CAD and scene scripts
▬▬▬▬▬▬

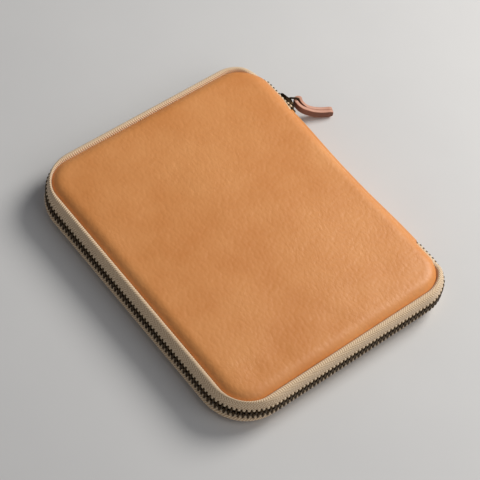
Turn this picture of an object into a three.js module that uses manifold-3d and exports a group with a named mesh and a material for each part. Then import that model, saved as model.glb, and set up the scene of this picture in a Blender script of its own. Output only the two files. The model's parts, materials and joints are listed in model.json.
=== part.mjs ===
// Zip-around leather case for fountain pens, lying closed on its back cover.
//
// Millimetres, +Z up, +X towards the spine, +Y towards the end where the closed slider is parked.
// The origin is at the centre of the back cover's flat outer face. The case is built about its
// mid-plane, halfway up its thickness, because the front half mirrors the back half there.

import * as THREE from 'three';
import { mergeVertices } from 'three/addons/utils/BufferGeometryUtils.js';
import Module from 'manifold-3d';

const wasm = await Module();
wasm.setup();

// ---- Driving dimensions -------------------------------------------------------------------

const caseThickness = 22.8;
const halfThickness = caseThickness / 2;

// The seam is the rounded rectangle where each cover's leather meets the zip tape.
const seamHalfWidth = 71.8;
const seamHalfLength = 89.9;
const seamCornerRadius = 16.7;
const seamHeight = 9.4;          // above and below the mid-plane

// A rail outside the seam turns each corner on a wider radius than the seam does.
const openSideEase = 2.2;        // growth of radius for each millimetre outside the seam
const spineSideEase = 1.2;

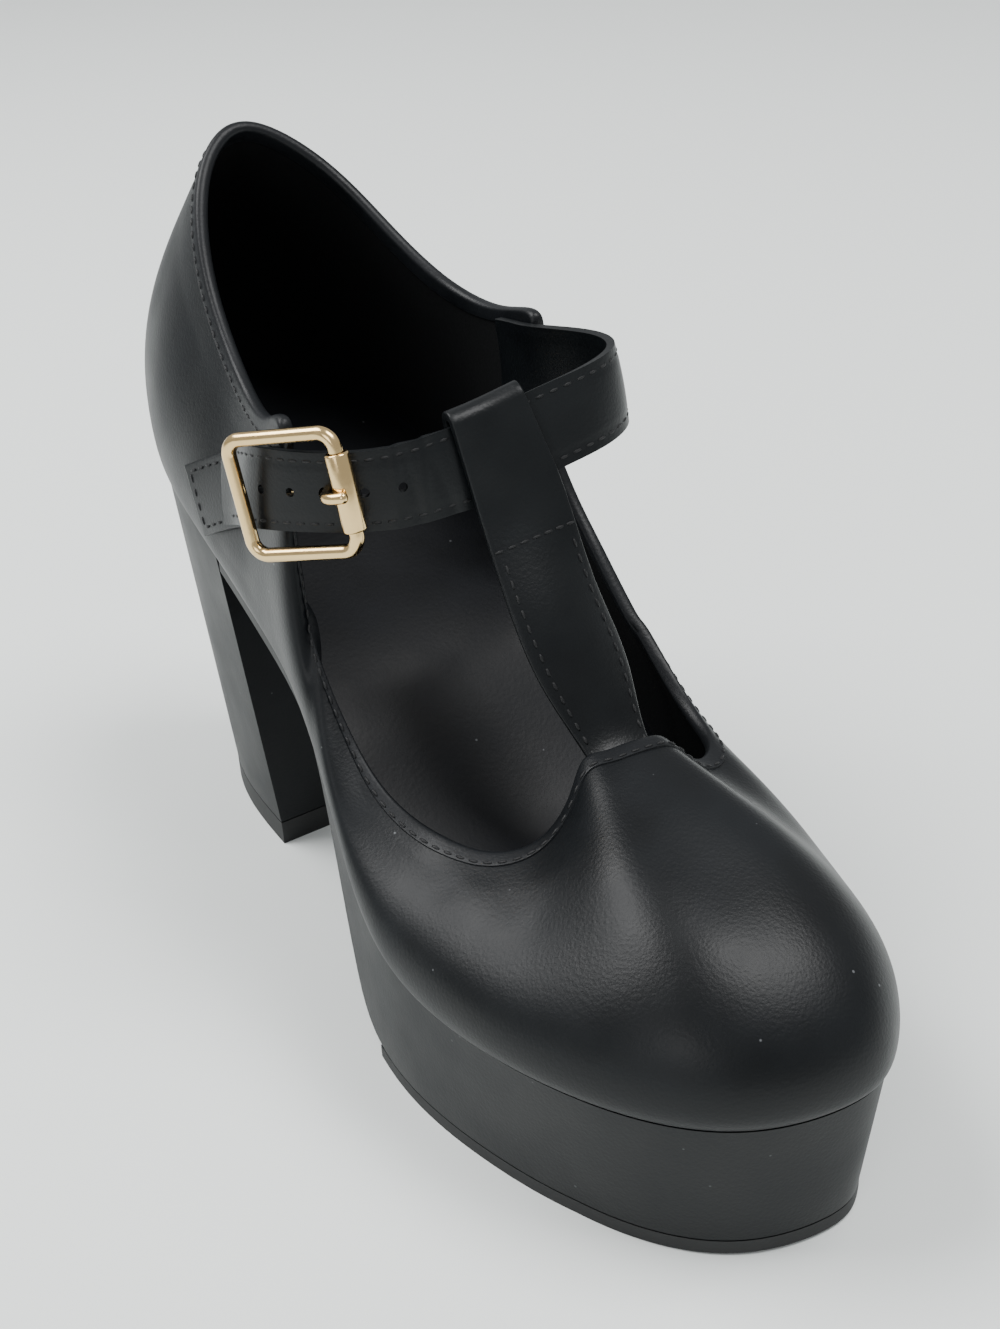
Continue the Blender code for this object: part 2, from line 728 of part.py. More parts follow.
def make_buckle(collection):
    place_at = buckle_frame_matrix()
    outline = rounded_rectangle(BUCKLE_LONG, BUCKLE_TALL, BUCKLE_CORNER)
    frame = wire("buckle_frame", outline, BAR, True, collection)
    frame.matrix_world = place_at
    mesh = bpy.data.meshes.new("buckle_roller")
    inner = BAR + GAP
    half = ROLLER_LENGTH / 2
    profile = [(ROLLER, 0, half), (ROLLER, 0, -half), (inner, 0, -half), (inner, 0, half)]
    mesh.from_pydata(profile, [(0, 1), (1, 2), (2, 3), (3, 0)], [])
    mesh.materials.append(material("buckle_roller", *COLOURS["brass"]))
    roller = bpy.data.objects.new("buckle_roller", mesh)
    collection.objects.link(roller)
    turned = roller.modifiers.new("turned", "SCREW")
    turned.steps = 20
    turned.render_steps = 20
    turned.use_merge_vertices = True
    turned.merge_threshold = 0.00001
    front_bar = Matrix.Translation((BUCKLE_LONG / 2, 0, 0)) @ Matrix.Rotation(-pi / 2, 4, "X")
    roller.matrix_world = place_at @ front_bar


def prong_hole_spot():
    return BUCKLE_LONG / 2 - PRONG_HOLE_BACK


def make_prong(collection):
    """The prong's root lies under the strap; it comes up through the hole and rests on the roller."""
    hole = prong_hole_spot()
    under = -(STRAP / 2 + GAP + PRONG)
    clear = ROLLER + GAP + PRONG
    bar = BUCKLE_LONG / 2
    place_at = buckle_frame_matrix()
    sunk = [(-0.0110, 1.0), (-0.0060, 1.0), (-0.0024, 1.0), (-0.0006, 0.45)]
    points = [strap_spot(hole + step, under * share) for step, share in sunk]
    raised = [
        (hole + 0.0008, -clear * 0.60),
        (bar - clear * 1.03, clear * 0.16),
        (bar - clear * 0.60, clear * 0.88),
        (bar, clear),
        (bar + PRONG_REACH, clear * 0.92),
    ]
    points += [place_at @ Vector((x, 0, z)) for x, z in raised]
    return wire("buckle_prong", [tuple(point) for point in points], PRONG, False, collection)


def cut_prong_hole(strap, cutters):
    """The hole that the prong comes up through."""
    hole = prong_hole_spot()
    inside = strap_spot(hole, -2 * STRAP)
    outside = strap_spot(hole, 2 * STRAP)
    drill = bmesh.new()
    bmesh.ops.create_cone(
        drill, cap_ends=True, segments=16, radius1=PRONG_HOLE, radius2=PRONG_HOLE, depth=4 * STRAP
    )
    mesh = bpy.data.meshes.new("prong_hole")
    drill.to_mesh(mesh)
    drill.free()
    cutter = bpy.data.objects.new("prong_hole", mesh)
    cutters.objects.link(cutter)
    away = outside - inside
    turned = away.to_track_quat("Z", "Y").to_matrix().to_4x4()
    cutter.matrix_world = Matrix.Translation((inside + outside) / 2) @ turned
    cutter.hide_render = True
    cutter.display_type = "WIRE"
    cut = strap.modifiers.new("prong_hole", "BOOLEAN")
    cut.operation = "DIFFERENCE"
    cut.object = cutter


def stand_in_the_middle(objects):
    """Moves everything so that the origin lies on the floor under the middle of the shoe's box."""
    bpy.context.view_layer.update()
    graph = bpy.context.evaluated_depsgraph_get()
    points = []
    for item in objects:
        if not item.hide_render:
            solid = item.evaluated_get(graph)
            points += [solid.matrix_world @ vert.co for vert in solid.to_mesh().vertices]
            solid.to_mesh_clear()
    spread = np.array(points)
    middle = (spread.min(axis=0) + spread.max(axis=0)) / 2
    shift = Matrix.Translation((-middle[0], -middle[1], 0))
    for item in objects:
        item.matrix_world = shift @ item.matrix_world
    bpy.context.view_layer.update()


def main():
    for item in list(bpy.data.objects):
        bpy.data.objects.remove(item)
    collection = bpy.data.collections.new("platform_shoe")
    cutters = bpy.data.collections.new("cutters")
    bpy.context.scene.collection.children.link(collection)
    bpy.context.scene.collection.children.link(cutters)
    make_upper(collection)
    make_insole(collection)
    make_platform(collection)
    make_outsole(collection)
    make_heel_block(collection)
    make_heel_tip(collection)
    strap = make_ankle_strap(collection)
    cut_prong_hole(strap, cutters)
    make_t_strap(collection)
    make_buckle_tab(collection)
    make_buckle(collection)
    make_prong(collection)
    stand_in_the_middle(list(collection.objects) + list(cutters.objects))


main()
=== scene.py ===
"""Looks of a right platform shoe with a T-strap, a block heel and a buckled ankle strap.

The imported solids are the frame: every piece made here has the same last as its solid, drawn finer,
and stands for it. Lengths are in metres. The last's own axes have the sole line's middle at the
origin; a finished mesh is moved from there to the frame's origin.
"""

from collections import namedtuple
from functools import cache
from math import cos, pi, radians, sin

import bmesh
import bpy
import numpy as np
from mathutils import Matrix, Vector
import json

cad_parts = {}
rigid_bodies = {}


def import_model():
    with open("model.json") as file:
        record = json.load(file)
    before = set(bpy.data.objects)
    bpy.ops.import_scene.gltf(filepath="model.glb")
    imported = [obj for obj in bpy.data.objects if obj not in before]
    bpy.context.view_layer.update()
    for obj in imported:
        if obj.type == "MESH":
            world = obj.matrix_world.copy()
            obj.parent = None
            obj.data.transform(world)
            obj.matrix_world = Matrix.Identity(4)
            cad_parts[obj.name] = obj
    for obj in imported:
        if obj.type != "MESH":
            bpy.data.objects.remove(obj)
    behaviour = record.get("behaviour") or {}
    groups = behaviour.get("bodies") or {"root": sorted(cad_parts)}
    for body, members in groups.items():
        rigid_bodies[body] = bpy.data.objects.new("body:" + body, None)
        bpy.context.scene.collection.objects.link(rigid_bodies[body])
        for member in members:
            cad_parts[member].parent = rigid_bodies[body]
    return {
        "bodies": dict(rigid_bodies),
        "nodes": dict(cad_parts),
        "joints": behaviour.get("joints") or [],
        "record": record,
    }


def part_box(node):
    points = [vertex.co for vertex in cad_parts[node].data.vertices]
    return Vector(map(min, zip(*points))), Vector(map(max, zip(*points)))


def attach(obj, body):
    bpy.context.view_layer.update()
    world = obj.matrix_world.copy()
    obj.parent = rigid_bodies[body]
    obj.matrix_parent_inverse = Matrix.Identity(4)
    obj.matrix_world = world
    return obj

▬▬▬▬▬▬

**PROBLEM**
Out of the records, collect only those lines that contain the string "groups".

**FINAL RESULT**
    groups = behaviour.get("bodies") or {"root": sorted(cad_parts)}
    for body, members in groups.items():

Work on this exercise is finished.